> **Problem details**
What follows is a listing; restate every line of it word for word.

> **Supplied information**
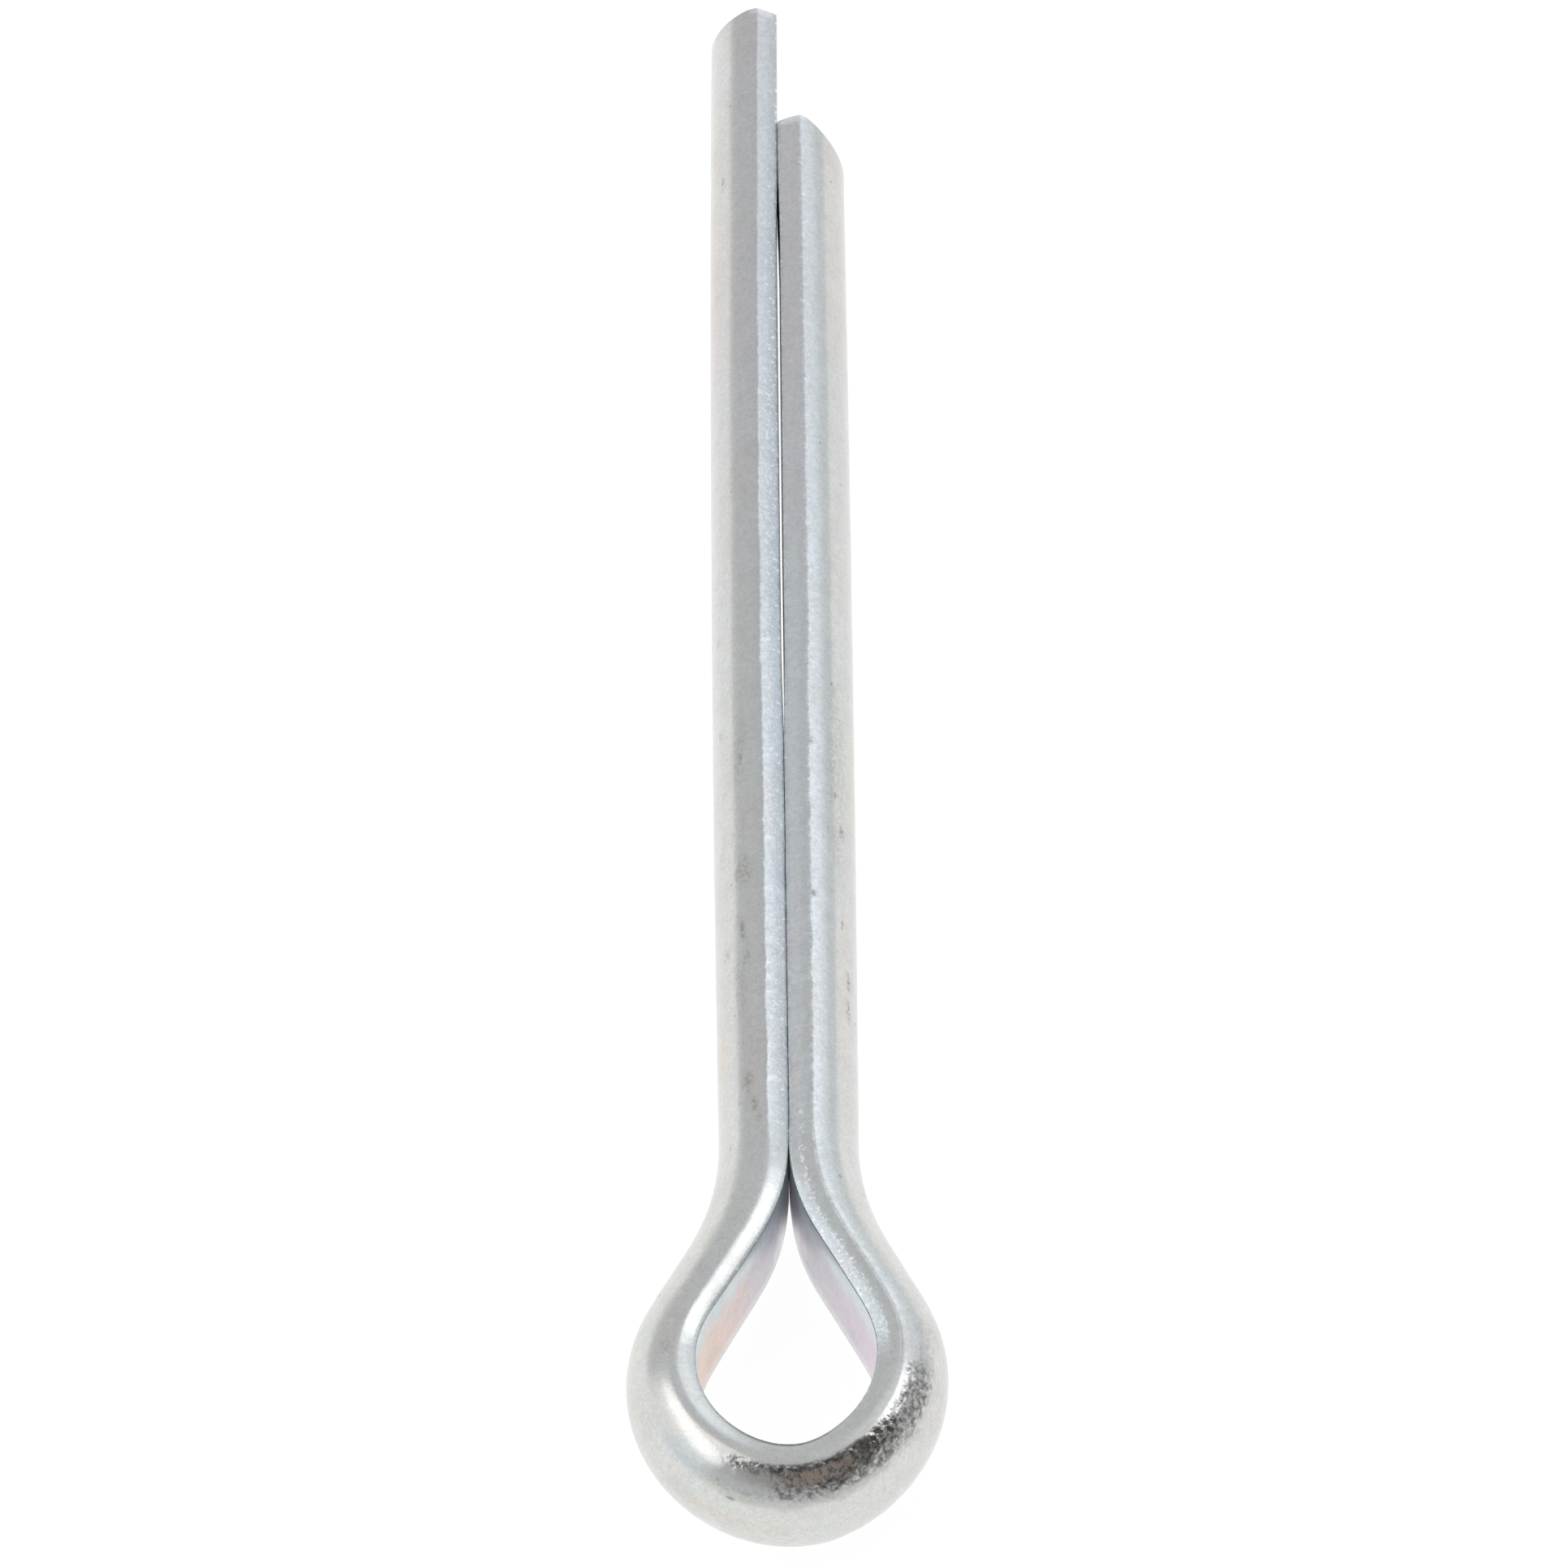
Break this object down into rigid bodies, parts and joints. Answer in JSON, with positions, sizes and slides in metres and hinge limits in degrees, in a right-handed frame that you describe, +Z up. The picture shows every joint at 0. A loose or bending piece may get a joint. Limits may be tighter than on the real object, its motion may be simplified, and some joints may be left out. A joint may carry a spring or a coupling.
{
  "type": "cotter pin",
  "caption": "Half-round wire folded flat side to flat side into a straight shank with an open teardrop eye and two square-cut legs of unequal length.",
  "frame": {"origin": "on the surface the pin lies on, under the middle of its whole length and between its two legs", "axes": "+Y along the legs towards their tips, +X towards the short leg, +Z up from the surface, square to the plane of the eye"},
  "size_m": [0.0102, 0.0604, 0.0042],
  "materials": {
    "zinc_plated_wire": "bright zinc plating, satin along the wire, faint pink and blue tints, a few dark pits and nicks"
  },
  "bodies": {
    "root": {"cotter_pin": "zinc_plated_wire"}
  },
  "joints": []
}
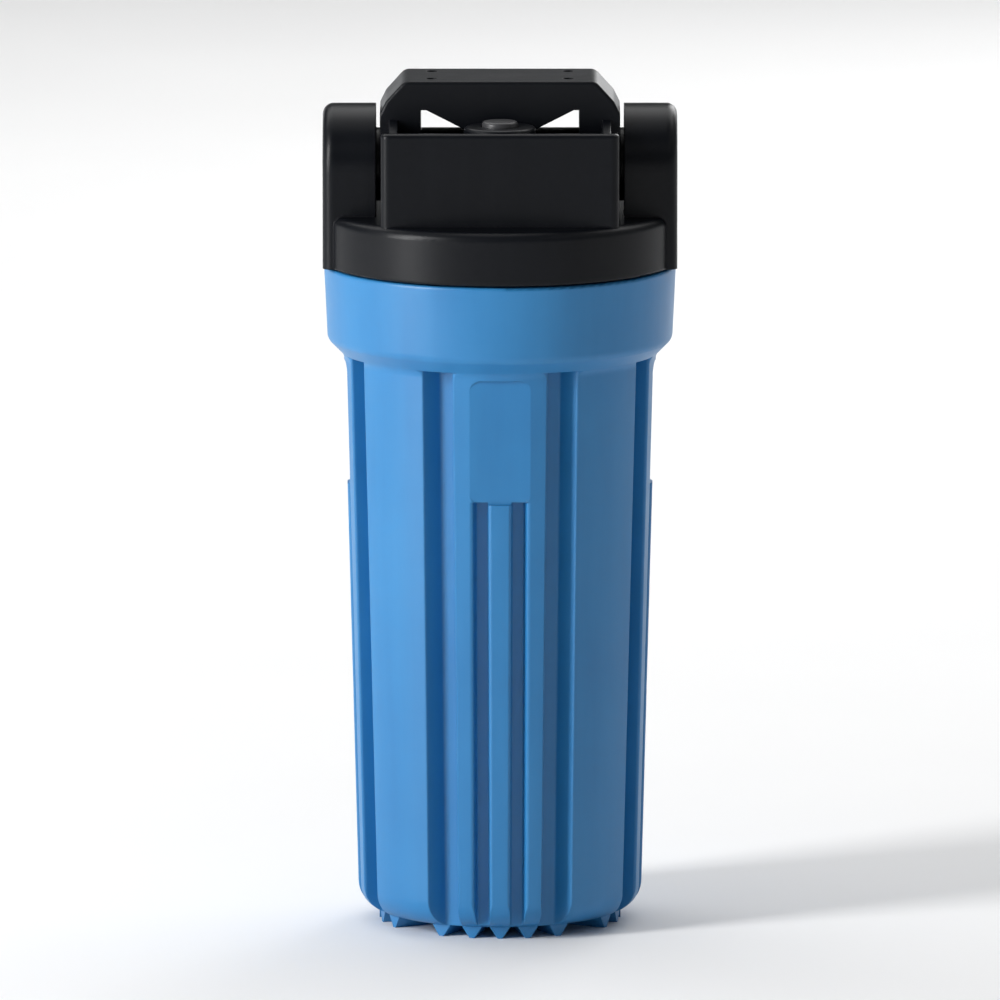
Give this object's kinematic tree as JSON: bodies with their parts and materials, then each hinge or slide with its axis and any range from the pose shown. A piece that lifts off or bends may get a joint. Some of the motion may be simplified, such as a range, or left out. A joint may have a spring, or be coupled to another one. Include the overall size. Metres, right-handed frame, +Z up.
{
  "type": "cartridge filter housing",
  "caption": "Water filter housing: ribbed cylindrical sump screwed to a cap with side ports, bracket saddle, relief valve and a pleated cartridge inside.",
  "frame": {"origin": "centre of the bounding box's bottom face, on the sump's foot ribs", "axes": "+Z up along the housing's axis, -Y towards the front (the side with the relief button), inlet port on -X, outlet port on +X"},
  "size_m": [0.13, 0.13, 0.314],
  "materials": {
    "sump": "semi-gloss moulded polypropylene, mid blue",
    "cap": "semi-gloss moulded polypropylene, near black",
    "ring": "satin nitrile rubber, black",
    "button": "satin plastic, dark grey",
    "stem": "stainless steel",
    "media": "matt pleated polyester, off-white",
    "cartridge_plastic": "matt polypropylene, white",
    "gasket": "soft black rubber sheet"
  },
  "bodies": {
    "sump_body": {"sump": "sump", "cartridge_media": "media", "cartridge_core": "cartridge_plastic", "cartridge_netting": "cartridge_plastic", "cartridge_top_cap": "cartridge_plastic", "cartridge_bottom_cap": "cartridge_plastic", "cartridge_top_gasket": "gasket", "cartridge_bottom_gasket": "gasket"},
    "ring_body": {"cap_o_ring": "ring"},
    "cap_body": {"cap": "cap", "relief_spring": "stem"},
    "valve_body": {"relief_button": "button", "relief_stem": "stem", "relief_seal": "ring", "relief_clip": "stem"}
  },
  "joints": [
    {"name": "cap_rise", "type": "slide", "parent": "sump_body", "child": "ring_body", "axis": [0, 0, 1], "range_m": [0, 0.027]},
    {"name": "cap_turn", "type": "hinge", "parent": "ring_body", "child": "cap_body", "pos_m": [0, 0, 0.245], "axis": [0, 0, 1], "range_deg": [0, 1530]},
    {"name": "relief_press", "type": "slide", "parent": "cap_body", "child": "valve_body", "axis": [0, 0, -1], "range_m": [0, 0.0025], "stiffness_N_per_m": 1500, "springref_m": -0.001, "deforming": ["relief_spring"]}
  ],
  "couplings": [
    {"joint": "cap_rise", "follows": "cap_turn", "m_per_rad": 0.0010106}
  ]
}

> **Full answer**
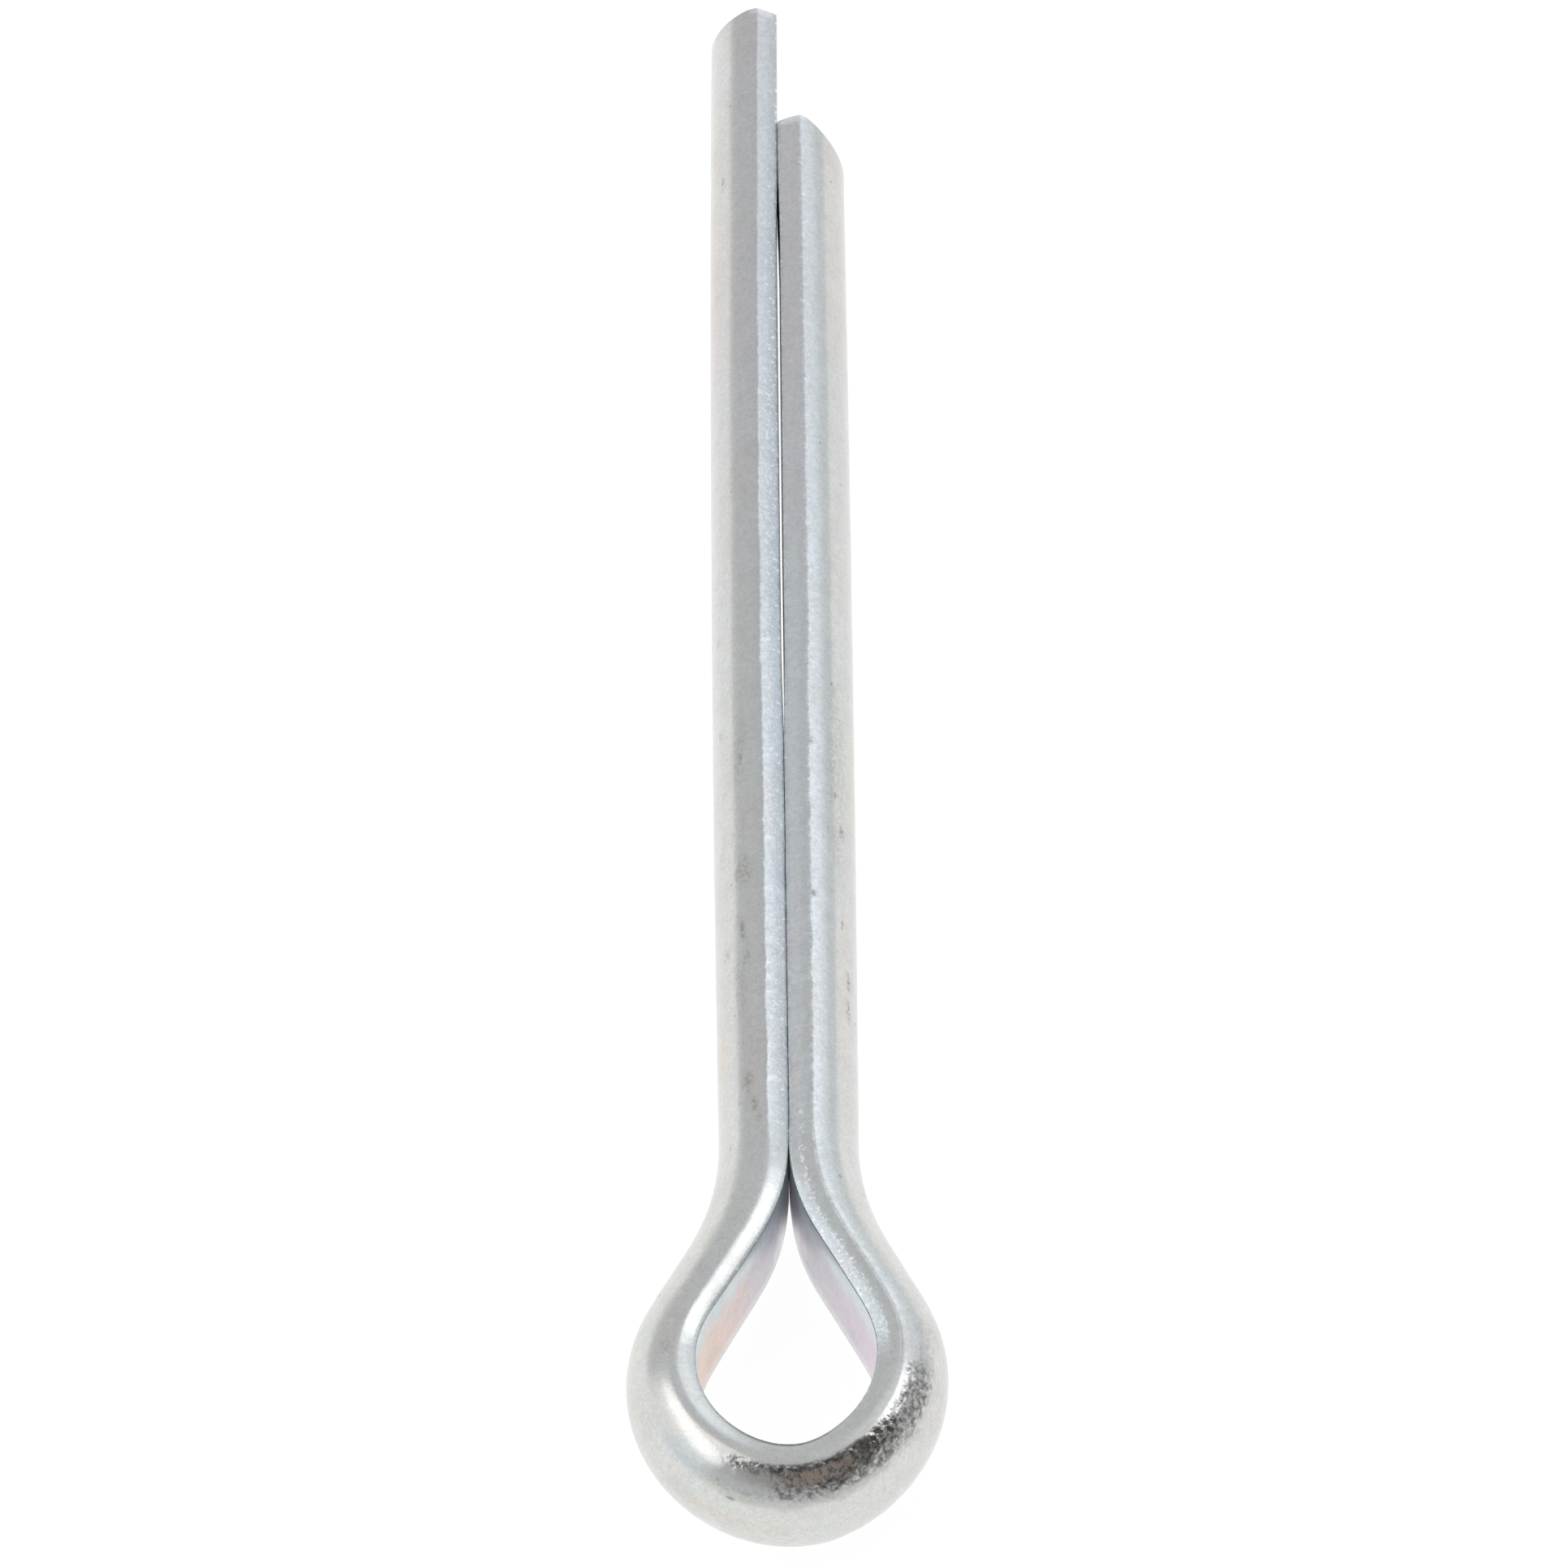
Break this object down into rigid bodies, parts and joints. Answer in JSON, with positions, sizes and slides in metres and hinge limits in degrees, in a right-handed frame that you describe, +Z up. The picture shows every joint at 0. A loose or bending piece may get a joint. Limits may be tighter than on the real object, its motion may be simplified, and some joints may be left out. A joint may carry a spring or a coupling.
{
  "type": "cotter pin",
  "caption": "Half-round wire folded flat side to flat side into a straight shank with an open teardrop eye and two square-cut legs of unequal length.",
  "frame": {"origin": "on the surface the pin lies on, under the middle of its whole length and between its two legs", "axes": "+Y along the legs towards their tips, +X towards the short leg, +Z up from the surface, square to the plane of the eye"},
  "size_m": [0.0102, 0.0604, 0.0042],
  "materials": {
    "zinc_plated_wire": "bright zinc plating, satin along the wire, faint pink and blue tints, a few dark pits and nicks"
  },
  "bodies": {
    "root": {"cotter_pin": "zinc_plated_wire"}
  },
  "joints": []
}
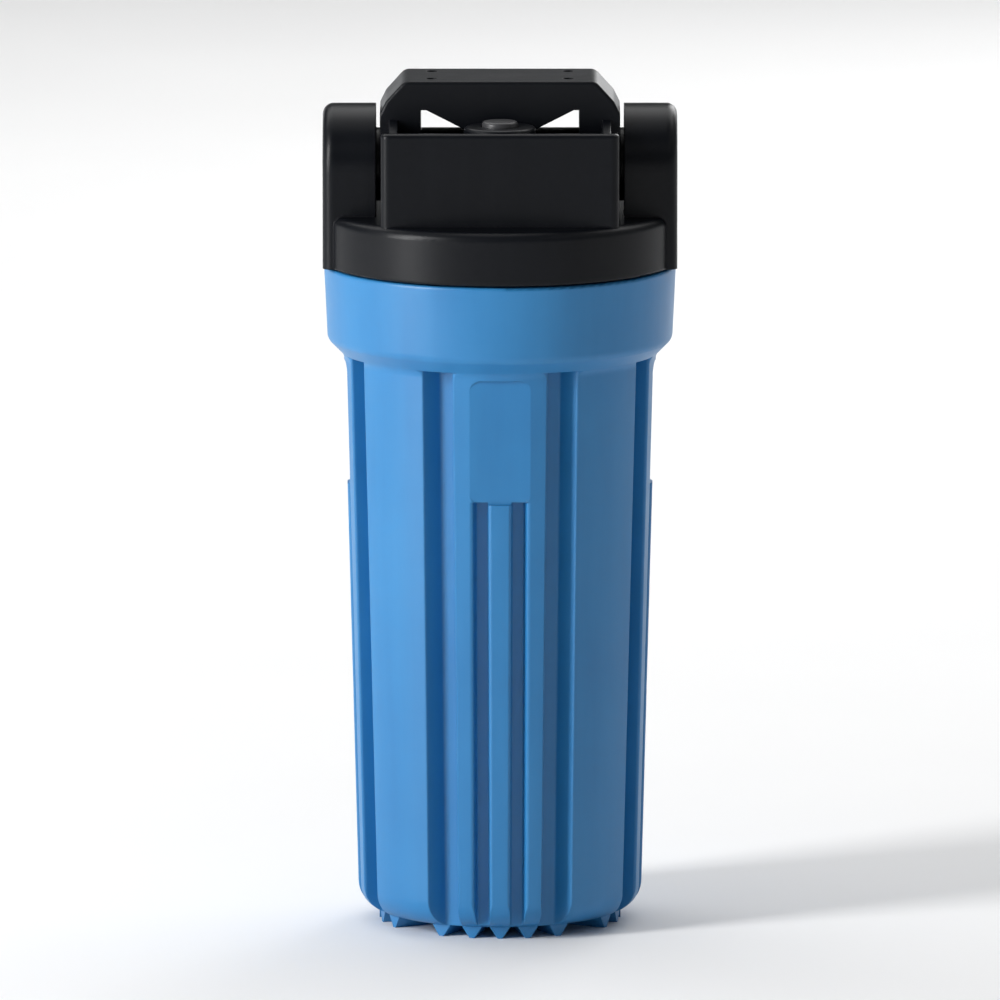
Give this object's kinematic tree as JSON: bodies with their parts and materials, then each hinge or slide with its axis and any range from the pose shown. A piece that lifts off or bends may get a joint. Some of the motion may be simplified, such as a range, or left out. A joint may have a spring, or be coupled to another one. Include the overall size. Metres, right-handed frame, +Z up.
{
  "type": "cartridge filter housing",
  "caption": "Water filter housing: ribbed cylindrical sump screwed to a cap with side ports, bracket saddle, relief valve and a pleated cartridge inside.",
  "frame": {"origin": "centre of the bounding box's bottom face, on the sump's foot ribs", "axes": "+Z up along the housing's axis, -Y towards the front (the side with the relief button), inlet port on -X, outlet port on +X"},
  "size_m": [0.13, 0.13, 0.314],
  "materials": {
    "sump": "semi-gloss moulded polypropylene, mid blue",
    "cap": "semi-gloss moulded polypropylene, near black",
    "ring": "satin nitrile rubber, black",
    "button": "satin plastic, dark grey",
    "stem": "stainless steel",
    "media": "matt pleated polyester, off-white",
    "cartridge_plastic": "matt polypropylene, white",
    "gasket": "soft black rubber sheet"
  },
  "bodies": {
    "sump_body": {"sump": "sump", "cartridge_media": "media", "cartridge_core": "cartridge_plastic", "cartridge_netting": "cartridge_plastic", "cartridge_top_cap": "cartridge_plastic", "cartridge_bottom_cap": "cartridge_plastic", "cartridge_top_gasket": "gasket", "cartridge_bottom_gasket": "gasket"},
    "ring_body": {"cap_o_ring": "ring"},
    "cap_body": {"cap": "cap", "relief_spring": "stem"},
    "valve_body": {"relief_button": "button", "relief_stem": "stem", "relief_seal": "ring", "relief_clip": "stem"}
  },
  "joints": [
    {"name": "cap_rise", "type": "slide", "parent": "sump_body", "child": "ring_body", "axis": [0, 0, 1], "range_m": [0, 0.027]},
    {"name": "cap_turn", "type": "hinge", "parent": "ring_body", "child": "cap_body", "pos_m": [0, 0, 0.245], "axis": [0, 0, 1], "range_deg": [0, 1530]},
    {"name": "relief_press", "type": "slide", "parent": "cap_body", "child": "valve_body", "axis": [0, 0, -1], "range_m": [0, 0.0025], "stiffness_N_per_m": 1500, "springref_m": -0.001, "deforming": ["relief_spring"]}
  ],
  "couplings": [
    {"joint": "cap_rise", "follows": "cap_turn", "m_per_rad": 0.0010106}
  ]
}